• What this task involves:
Will you quote precisely the lines that run from the top of the material below to the line containing "const PLANT_LAYER_GAP = 0.12;", both ends included?

• Data:
* * * * * * * * *

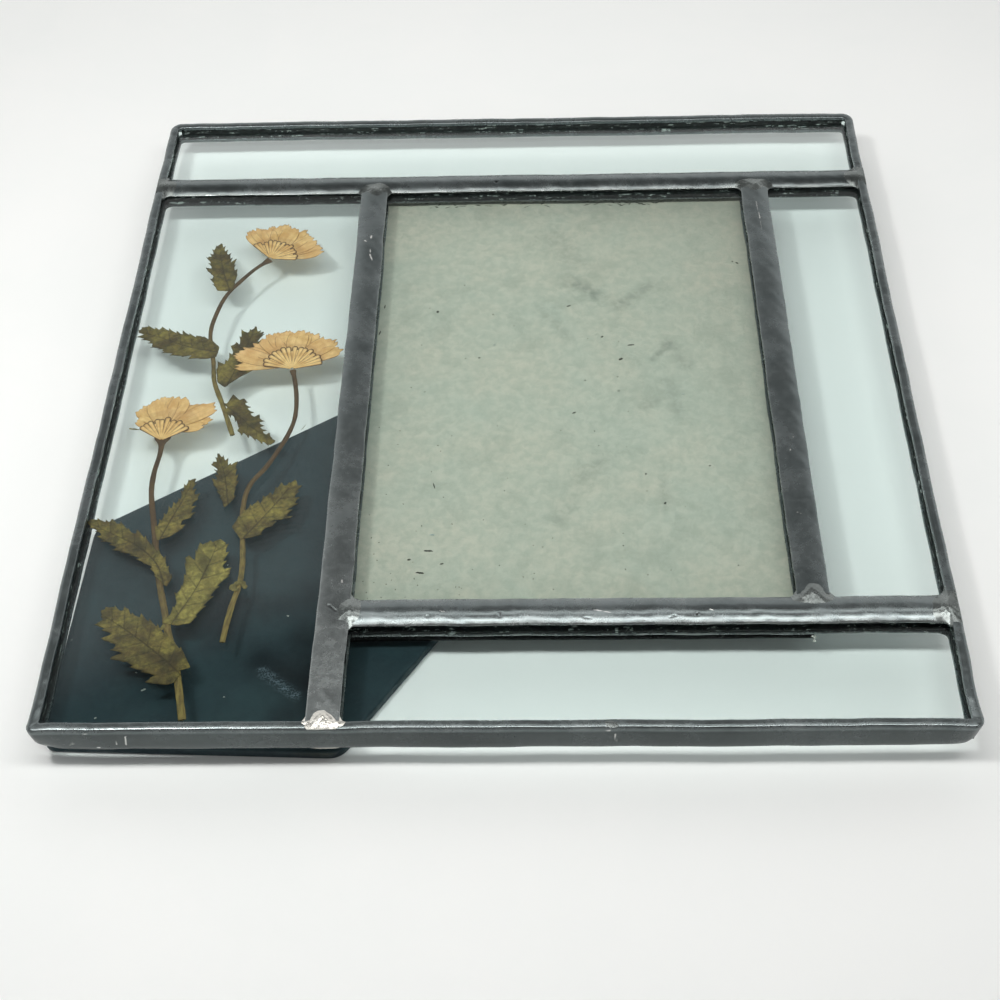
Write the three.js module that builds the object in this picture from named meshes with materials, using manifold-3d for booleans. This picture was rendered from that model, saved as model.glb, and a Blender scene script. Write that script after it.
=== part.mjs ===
// Pressed flower frame: a leaded-glass picture frame that lies on its folded easel leg.
//
// Lead cames hold clear panes round a 3.5 x 5 inch picture window. The tall left pane is two thin
// sheets with three pressed daisies between them. Behind the window, lead pocket strips hold a
// backing board, and the easel leg is hinged to that board at 45 degrees, so that the frame can
// stand upright or on its side.
//
// Units are millimetres and +Z is up. The plan is measured from the frame's front left corner, and
// the group at the end of the file moves that plan so that the origin is under the frame's centre.

import * as THREE from 'three';
import { mergeVertices } from 'three/addons/utils/BufferGeometryUtils.js';
import Module from 'manifold-3d';

const wasm = await Module();
wasm.setup();

// ---------------------------------------------------------------- driving dimensions

const FRAME_WIDTH = 170;
const FRAME_HEIGHT = 180;
const PICTURE_WIDTH = 88.9;
const PICTURE_HEIGHT = 127;
const CLEARANCE = 0.3;

const CAME_HEIGHT = 6.4;
const CHANNEL_HEIGHT = 4.4;
const BAR_WIDTH = 6.2;
const HEART = 1.3;
const CROWN = 0.35;
const RIM_WIDTH = 2.1;
const RIM_WALL = 0.9;
const RIM_ROUND = 0.6;
// the outside corners, hand bent: near left, near right, far right, far left
const CORNER_RADII = [1.6, 2.6, 3, 3];

const LEFT_BAR_X = 53.05;
const LOW_BAR_Y = 26.5;

const GLASS = 3;
const THIN_SHEET = 1.4;
const PRESS_GAP = 1.1;
const PLANT_THICKNESS = 0.2;
const PLANT_LAYER_GAP = 0.12;

const LEG_THICKNESS = 2.4;
const LEG_LENGTH = 153;
const LEG_TOP_WIDTH = 30.4;
// the foot's three corners, along the leg and across it
const FOOT_CORNER = [2.3, 2.8];
const FOOT_NEAR = [39.9, -37.5];
const FOOT_LEFT = [39.2, 38];
const LEG_START = [0.6, -0.6];
const TAB_LENGTH = 14;
const CREASE = 0.4;

const STRIP_HEIGHT = 2.3;
const STRIP_WALL = 0.7;
const STRIP_LIP = 3;
const STRIP_LIP_THICKNESS = 0.5;
const BOARD_THICKNESS = 1.3;

const SOLDER_SUNK = 0.25;
const SOLDER_PROUD = 0.45;

// ---------------------------------------------------------------- levels and lines worked out

const STRIP_BOTTOM = LEG_THICKNESS + CLEARANCE;
const BOARD_BOTTOM = STRIP_BOTTOM + STRIP_LIP_THICKNESS + CLEARANCE;
const CAME_BOTTOM = STRIP_BOTTOM + STRIP_HEIGHT + CLEARANCE;
const CAME_TOP = CAME_BOTTOM + CAME_HEIGHT;
const CAME_MIDDLE = CAME_BOTTOM + CAME_HEIGHT / 2;

const RIGHT_BAR_X = LEFT_BAR_X + HEART + PICTURE_WIDTH;
const TOP_BAR_Y = LOW_BAR_Y + HEART + PICTURE_HEIGHT;
const HALF_BAR = BAR_WIDTH / 2;
const BUTT = HALF_BAR + CLEARANCE;
const RIM_BUTT = RIM_WIDTH + CLEARANCE;
const PANE_FROM_HEART = HEART / 2 + CLEARANCE;
const PANE_FROM_EDGE = RIM_WALL + CLEARANCE;
const PANE_CORNERS = CORNER_RADII.map((radius) => Math.max(radius - PANE_FROM_EDGE, 0.2));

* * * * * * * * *

• In response:
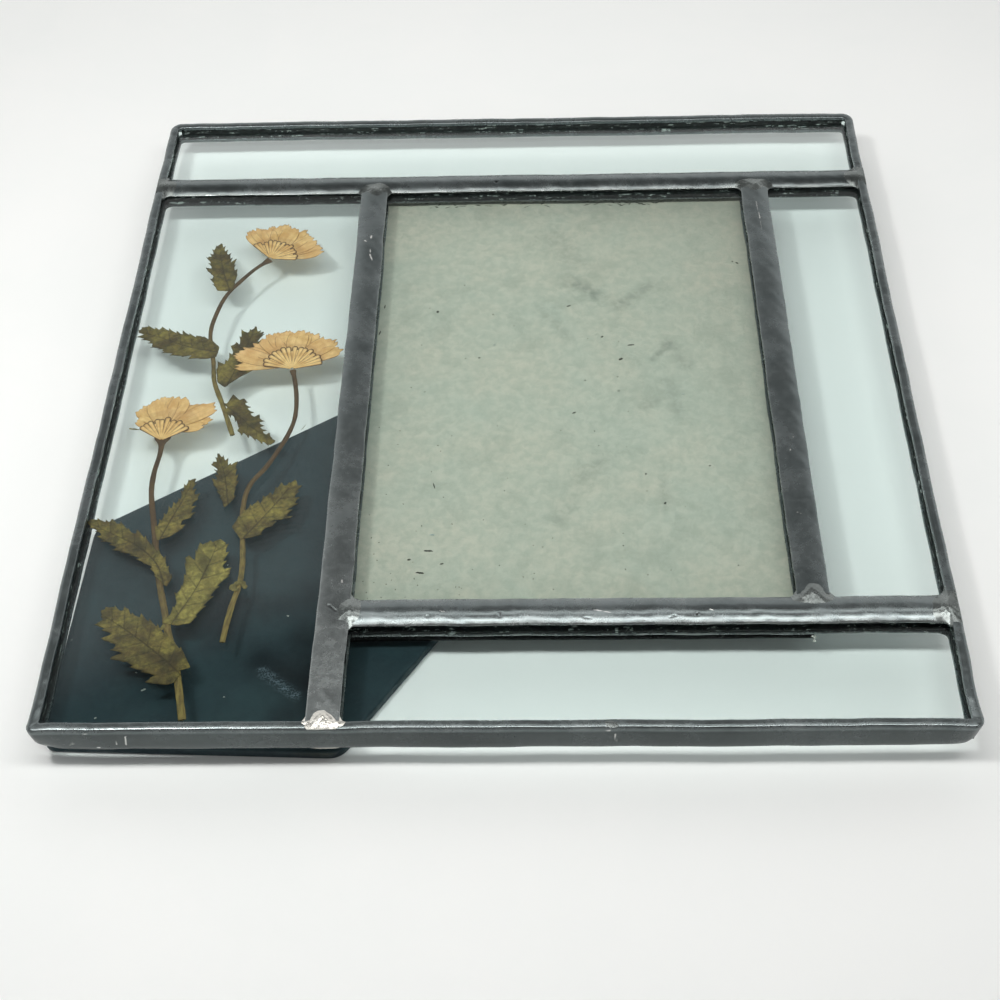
Write the three.js module that builds the object in this picture from named meshes with materials, using manifold-3d for booleans. This picture was rendered from that model, saved as model.glb, and a Blender scene script. Write that script after it.
=== part.mjs ===
// Pressed flower frame: a leaded-glass picture frame that lies on its folded easel leg.
//
// Lead cames hold clear panes round a 3.5 x 5 inch picture window. The tall left pane is two thin
// sheets with three pressed daisies between them. Behind the window, lead pocket strips hold a
// backing board, and the easel leg is hinged to that board at 45 degrees, so that the frame can
// stand upright or on its side.
//
// Units are millimetres and +Z is up. The plan is measured from the frame's front left corner, and
// the group at the end of the file moves that plan so that the origin is under the frame's centre.

import * as THREE from 'three';
import { mergeVertices } from 'three/addons/utils/BufferGeometryUtils.js';
import Module from 'manifold-3d';

const wasm = await Module();
wasm.setup();

// ---------------------------------------------------------------- driving dimensions

const FRAME_WIDTH = 170;
const FRAME_HEIGHT = 180;
const PICTURE_WIDTH = 88.9;
const PICTURE_HEIGHT = 127;
const CLEARANCE = 0.3;

const CAME_HEIGHT = 6.4;
const CHANNEL_HEIGHT = 4.4;
const BAR_WIDTH = 6.2;
const HEART = 1.3;
const CROWN = 0.35;
const RIM_WIDTH = 2.1;
const RIM_WALL = 0.9;
const RIM_ROUND = 0.6;
// the outside corners, hand bent: near left, near right, far right, far left
const CORNER_RADII = [1.6, 2.6, 3, 3];

const LEFT_BAR_X = 53.05;
const LOW_BAR_Y = 26.5;

const GLASS = 3;
const THIN_SHEET = 1.4;
const PRESS_GAP = 1.1;
const PLANT_THICKNESS = 0.2;
const PLANT_LAYER_GAP = 0.12;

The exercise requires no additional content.